Several men here, such as Michael Nicholson, are old enough to remember the local custom of raking. People, usually men, visited neighbours late at night for a gossip. (The term raking came, Nicholson thinks, from the raking of the hearth at the end of the night.) Raking’s gone now, just as regular card-playing is almost gone. “Hard to get a game,” says one man. And the generations mix less, they say. The old don’t mix with the young the way they used to.
But communal endeavour is also for people who have new ways of working. Daniel Johnstone, Patrick’s son, left the Portnoo area at the age of four, when his mother died. He has returned from London with his wife and little daughter and is working as a freelance designer from their new Donegal home. The building of the boat has been a pleasure.

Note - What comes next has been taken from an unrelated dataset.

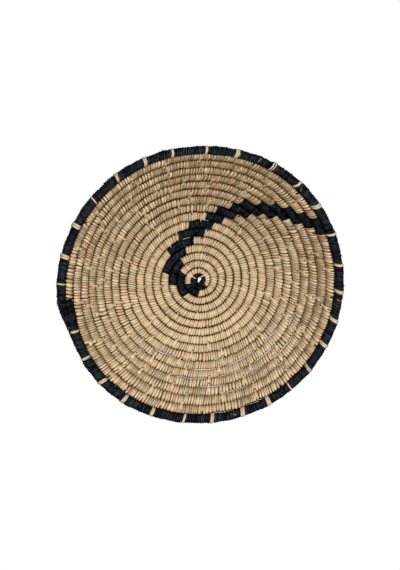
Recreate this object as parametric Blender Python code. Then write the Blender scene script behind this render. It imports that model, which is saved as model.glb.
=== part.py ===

“That’s the thing I miss about working in a structured business: the camaraderie,” he says. “It’s hard to regulate yourself. Having an agenda is nice.” The family resource centre “has been ace”. Johnstone’s daughter has started at the creche there and made lots of friends. “I was looking at her and thinking that she’ll be with them all through her school life. That wouldn’t happen in London.”
Patsy Harkin says the boats will be ready by Easter, or a few weeks after. The men in the shed hope to have boatbuilding again next year, and there is also a plan to start renovating old tractors.
In the family resource centre the next day, Morgan and Gyo are contemplating another success. Last year, they started a sailing club in Portnoo for young people. A boathouse was donated, and this year they are entering 10 boys and five girls for their instructor exams. Now they have the boatbuilding.